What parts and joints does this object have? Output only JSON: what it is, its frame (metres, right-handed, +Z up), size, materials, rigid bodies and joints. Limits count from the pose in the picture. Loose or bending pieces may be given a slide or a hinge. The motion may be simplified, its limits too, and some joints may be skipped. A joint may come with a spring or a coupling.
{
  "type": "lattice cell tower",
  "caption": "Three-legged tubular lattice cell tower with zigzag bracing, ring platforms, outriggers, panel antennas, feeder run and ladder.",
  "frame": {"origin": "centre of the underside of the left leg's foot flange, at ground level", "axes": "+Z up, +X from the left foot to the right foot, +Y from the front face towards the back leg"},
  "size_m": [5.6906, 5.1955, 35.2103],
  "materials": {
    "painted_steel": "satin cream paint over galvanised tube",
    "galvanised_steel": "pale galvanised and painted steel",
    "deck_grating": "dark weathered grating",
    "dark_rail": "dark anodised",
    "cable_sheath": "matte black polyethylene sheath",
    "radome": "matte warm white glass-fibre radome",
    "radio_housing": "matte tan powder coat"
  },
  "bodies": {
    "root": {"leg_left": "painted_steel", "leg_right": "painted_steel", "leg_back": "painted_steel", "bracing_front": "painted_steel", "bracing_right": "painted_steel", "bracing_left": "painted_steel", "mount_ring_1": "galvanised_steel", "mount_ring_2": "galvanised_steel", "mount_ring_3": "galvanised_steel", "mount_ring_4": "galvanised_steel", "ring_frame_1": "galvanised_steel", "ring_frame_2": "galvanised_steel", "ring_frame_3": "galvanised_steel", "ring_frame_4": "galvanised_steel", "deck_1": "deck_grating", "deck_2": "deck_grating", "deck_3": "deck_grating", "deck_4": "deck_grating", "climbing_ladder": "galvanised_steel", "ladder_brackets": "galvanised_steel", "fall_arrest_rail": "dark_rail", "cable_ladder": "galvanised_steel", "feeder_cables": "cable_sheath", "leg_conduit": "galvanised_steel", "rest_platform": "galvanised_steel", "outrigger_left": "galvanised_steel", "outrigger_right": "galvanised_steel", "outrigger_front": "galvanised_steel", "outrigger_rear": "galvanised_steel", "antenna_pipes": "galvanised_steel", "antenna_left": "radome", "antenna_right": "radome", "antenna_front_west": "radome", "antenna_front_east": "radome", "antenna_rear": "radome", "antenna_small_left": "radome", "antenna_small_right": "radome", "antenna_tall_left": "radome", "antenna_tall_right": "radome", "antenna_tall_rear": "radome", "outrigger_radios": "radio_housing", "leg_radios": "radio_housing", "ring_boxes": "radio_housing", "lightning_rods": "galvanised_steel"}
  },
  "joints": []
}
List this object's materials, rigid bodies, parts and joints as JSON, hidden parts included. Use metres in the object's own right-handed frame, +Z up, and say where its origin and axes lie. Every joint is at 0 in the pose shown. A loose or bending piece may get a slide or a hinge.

• • • • • • •

Copy each record from above exactly, and include every line.

RESPONSE TO THIS EXERCISE:
What parts and joints does this object have? Output only JSON: what it is, its frame (metres, right-handed, +Z up), size, materials, rigid bodies and joints. Limits count from the pose in the picture. Loose or bending pieces may be given a slide or a hinge. The motion may be simplified, its limits too, and some joints may be skipped. A joint may come with a spring or a coupling.
{
  "type": "lattice cell tower",
  "caption": "Three-legged tubular lattice cell tower with zigzag bracing, ring platforms, outriggers, panel antennas, feeder run and ladder.",
  "frame": {"origin": "centre of the underside of the left leg's foot flange, at ground level", "axes": "+Z up, +X from the left foot to the right foot, +Y from the front face towards the back leg"},
  "size_m": [5.6906, 5.1955, 35.2103],
  "materials": {
    "painted_steel": "satin cream paint over galvanised tube",
    "galvanised_steel": "pale galvanised and painted steel",
    "deck_grating": "dark weathered grating",
    "dark_rail": "dark anodised",
    "cable_sheath": "matte black polyethylene sheath",
    "radome": "matte warm white glass-fibre radome",
    "radio_housing": "matte tan powder coat"
  },
  "bodies": {
    "root": {"leg_left": "painted_steel", "leg_right": "painted_steel", "leg_back": "painted_steel", "bracing_front": "painted_steel", "bracing_right": "painted_steel", "bracing_left": "painted_steel", "mount_ring_1": "galvanised_steel", "mount_ring_2": "galvanised_steel", "mount_ring_3": "galvanised_steel", "mount_ring_4": "galvanised_steel", "ring_frame_1": "galvanised_steel", "ring_frame_2": "galvanised_steel", "ring_frame_3": "galvanised_steel", "ring_frame_4": "galvanised_steel", "deck_1": "deck_grating", "deck_2": "deck_grating", "deck_3": "deck_grating", "deck_4": "deck_grating", "climbing_ladder": "galvanised_steel", "ladder_brackets": "galvanised_steel", "fall_arrest_rail": "dark_rail", "cable_ladder": "galvanised_steel", "feeder_cables": "cable_sheath", "leg_conduit": "galvanised_steel", "rest_platform": "galvanised_steel", "outrigger_left": "galvanised_steel", "outrigger_right": "galvanised_steel", "outrigger_front": "galvanised_steel", "outrigger_rear": "galvanised_steel", "antenna_pipes": "galvanised_steel", "antenna_left": "radome", "antenna_right": "radome", "antenna_front_west": "radome", "antenna_front_east": "radome", "antenna_rear": "radome", "antenna_small_left": "radome", "antenna_small_right": "radome", "antenna_tall_left": "radome", "antenna_tall_right": "radome", "antenna_tall_rear": "radome", "outrigger_radios": "radio_housing", "leg_radios": "radio_housing", "ring_boxes": "radio_housing", "lightning_rods": "galvanised_steel"}
  },
  "joints": []
}
List this object's materials, rigid bodies, parts and joints as JSON, hidden parts included. Use metres in the object's own right-handed frame, +Z up, and say where its origin and axes lie. Every joint is at 0 in the pose shown. A loose or bending piece may get a slide or a hinge.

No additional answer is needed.